A relative of mine who is about 29 now went to a tippy-top boarding school, where he was in the top third of his class, but not the top 10% or 20%. He had something of an unusual background – an American kid who had spent the first 12 years of his life in a European country, and went to public schools there through 5th grade. Then he went to boarding school in Ireland, a couple of years in a private school in NYC when his parents moved there, and then the elite boarding school. Even after moving to the U.S., he spent most of his summers in his country of birth (or in one case one of its former colonies). He had some cool opportunities that came out of his father’s position as a top executive at a well-known European company.

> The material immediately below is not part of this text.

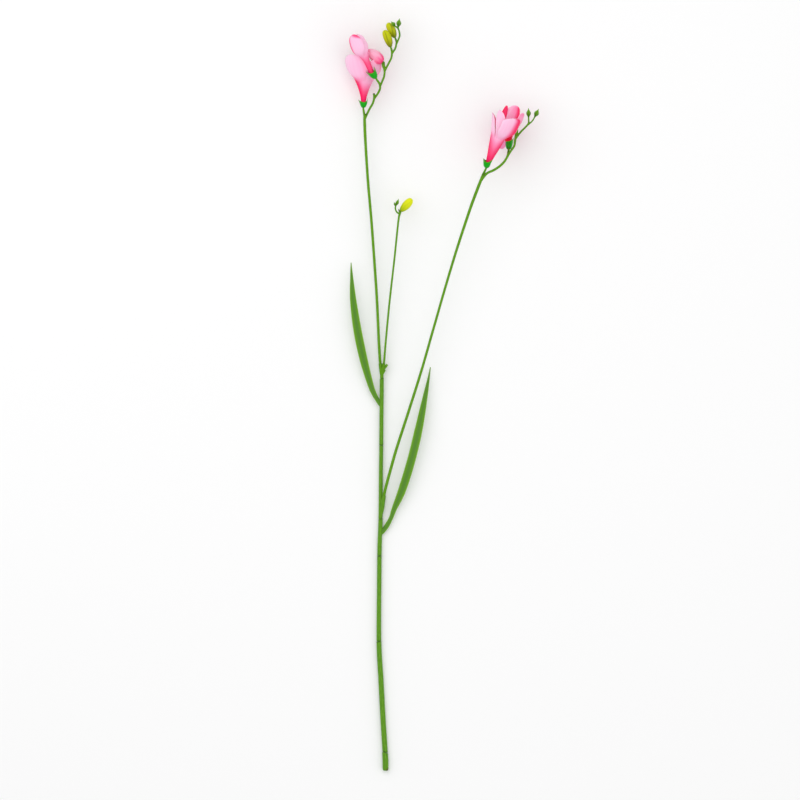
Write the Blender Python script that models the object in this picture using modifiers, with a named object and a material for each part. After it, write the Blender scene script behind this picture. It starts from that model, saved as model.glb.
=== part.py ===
"""A freesia stem, lying on a surface and seen from above.

The trunk runs along +Y from its cut end to the flower heads, +X is to its right and +Z is up. The
trunk is a row of moulded lengths that plug into each other, and the branches plug into their arms.
The stem rests on the flat under its end sleeve and on the lowest petals of two flowers, all at z = 0.
The frame's origin is on that surface, under the middle of the whole stem's outline.

Places are (x, y, z) in millimetres, measured from the middle of the cut end at the surface. A
route's fourth number is the radius there.
"""

import math

import bmesh
import bpy
import numpy as np
from mathutils import Vector

for old in list(bpy.data.objects):
    bpy.data.objects.remove(old)

# Driving dimensions, in millimetres
MM = 0.001
SLEEVE_RADIUS = 2.2
TRUNK_Z = SLEEVE_RADIUS * math.cos(math.pi / 10)     # so that one of the sleeve's ten sides is at z = 0
ORIGIN_X = 43.2              # the frame's origin, from the cut end
ORIGIN_Y = 282.1
SEAM = 0.3                   # gap between two pieces that touch
PLUG_LENGTH = 5.0
TRUNK_PLUG_RADIUS = 0.75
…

Anyway, he would have been a third generation legacy at a super-selective university where his grandfather got at BA and PhD and his father a BA and JD. And his boarding school GC told him directly that it would not support him in applying to that university. They didn’t say he couldn’t apply, but made it clear that his recommendations would not support the application. To say three generations of that family were hopping mad is an understatement, but that’s the way it was.
Things worked out fine for him. He had a very disappointing college application season, but got in off the wait list at what was probably his 5th choice college. He finished there in three years with a BA/MA in International Relations, then used family connections and his own intelligence and social skills to get a series of increasingly sexy jobs with international human rights organizations. He’s now attending a top-whatever U.S. law school.